→ What the exercise asks
Give only the count of lines containing "piece".

━━━━━━━━

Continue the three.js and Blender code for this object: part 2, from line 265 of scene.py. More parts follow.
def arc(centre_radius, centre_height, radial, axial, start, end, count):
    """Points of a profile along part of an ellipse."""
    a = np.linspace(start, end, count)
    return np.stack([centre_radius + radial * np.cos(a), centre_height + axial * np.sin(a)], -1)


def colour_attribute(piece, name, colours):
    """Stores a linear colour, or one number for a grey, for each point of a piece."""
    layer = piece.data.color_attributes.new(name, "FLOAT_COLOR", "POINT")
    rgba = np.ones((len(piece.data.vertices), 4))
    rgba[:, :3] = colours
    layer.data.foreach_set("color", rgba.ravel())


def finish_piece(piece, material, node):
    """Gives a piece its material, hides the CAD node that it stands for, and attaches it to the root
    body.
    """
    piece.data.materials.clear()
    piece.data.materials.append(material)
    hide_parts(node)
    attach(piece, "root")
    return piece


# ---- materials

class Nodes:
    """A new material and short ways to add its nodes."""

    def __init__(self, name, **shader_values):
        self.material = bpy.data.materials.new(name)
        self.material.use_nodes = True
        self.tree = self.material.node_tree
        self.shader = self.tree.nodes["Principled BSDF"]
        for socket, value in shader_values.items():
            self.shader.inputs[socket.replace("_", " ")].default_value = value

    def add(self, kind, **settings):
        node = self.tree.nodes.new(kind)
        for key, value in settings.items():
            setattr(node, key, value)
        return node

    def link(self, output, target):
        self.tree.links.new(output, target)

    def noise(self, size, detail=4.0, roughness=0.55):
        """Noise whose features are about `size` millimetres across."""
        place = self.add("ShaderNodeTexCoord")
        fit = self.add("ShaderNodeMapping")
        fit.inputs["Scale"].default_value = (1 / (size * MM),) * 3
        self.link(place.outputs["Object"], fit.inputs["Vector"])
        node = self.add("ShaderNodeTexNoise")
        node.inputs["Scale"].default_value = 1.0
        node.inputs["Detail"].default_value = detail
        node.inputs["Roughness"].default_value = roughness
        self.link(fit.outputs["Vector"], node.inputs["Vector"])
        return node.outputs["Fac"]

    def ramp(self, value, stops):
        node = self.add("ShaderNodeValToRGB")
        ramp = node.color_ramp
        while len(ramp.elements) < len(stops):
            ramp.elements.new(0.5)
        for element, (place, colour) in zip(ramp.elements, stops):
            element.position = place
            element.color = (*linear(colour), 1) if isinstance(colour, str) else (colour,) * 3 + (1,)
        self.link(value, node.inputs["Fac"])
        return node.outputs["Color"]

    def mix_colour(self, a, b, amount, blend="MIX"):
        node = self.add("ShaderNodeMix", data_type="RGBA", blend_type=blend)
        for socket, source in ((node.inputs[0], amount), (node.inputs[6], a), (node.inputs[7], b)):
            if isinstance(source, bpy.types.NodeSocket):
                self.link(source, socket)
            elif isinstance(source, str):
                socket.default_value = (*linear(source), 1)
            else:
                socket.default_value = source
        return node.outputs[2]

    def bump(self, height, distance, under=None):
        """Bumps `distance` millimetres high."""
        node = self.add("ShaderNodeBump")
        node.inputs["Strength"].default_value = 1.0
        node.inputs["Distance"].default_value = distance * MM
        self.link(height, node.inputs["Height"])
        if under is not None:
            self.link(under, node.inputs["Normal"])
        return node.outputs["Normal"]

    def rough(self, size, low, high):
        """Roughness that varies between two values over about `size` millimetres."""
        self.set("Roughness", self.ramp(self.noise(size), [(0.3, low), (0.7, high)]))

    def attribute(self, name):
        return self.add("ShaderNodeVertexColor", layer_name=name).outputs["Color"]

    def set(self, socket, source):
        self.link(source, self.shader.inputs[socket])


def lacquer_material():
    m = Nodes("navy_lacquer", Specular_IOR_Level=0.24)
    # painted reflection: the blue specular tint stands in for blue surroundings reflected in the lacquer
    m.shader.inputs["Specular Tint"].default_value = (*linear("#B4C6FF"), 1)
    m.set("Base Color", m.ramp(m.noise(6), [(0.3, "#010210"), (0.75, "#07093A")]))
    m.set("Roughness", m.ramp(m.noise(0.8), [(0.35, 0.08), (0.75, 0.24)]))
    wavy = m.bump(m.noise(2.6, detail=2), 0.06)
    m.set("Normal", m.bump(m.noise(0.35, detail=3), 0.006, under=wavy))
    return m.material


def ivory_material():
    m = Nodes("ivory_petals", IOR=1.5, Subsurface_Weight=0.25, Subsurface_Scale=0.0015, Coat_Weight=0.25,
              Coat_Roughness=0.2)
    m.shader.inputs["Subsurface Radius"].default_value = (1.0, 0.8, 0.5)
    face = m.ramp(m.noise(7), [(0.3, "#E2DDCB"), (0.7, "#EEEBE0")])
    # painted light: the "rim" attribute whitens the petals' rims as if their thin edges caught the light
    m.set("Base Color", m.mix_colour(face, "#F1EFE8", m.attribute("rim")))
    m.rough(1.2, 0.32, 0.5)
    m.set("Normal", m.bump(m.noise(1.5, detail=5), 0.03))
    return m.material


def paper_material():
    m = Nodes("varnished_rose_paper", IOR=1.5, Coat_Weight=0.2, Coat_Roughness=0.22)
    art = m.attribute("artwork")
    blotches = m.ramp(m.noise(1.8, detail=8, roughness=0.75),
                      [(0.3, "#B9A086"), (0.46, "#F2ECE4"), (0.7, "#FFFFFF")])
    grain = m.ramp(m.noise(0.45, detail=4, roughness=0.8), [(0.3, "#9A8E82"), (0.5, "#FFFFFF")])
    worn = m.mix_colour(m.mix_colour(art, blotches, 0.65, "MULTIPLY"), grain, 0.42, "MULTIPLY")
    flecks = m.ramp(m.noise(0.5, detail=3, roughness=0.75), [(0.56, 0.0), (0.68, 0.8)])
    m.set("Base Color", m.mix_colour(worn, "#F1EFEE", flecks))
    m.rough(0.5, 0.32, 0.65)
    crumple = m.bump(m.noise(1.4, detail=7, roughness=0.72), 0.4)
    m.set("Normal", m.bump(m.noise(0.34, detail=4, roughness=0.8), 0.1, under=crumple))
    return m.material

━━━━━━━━

→ Answer for this exercise
10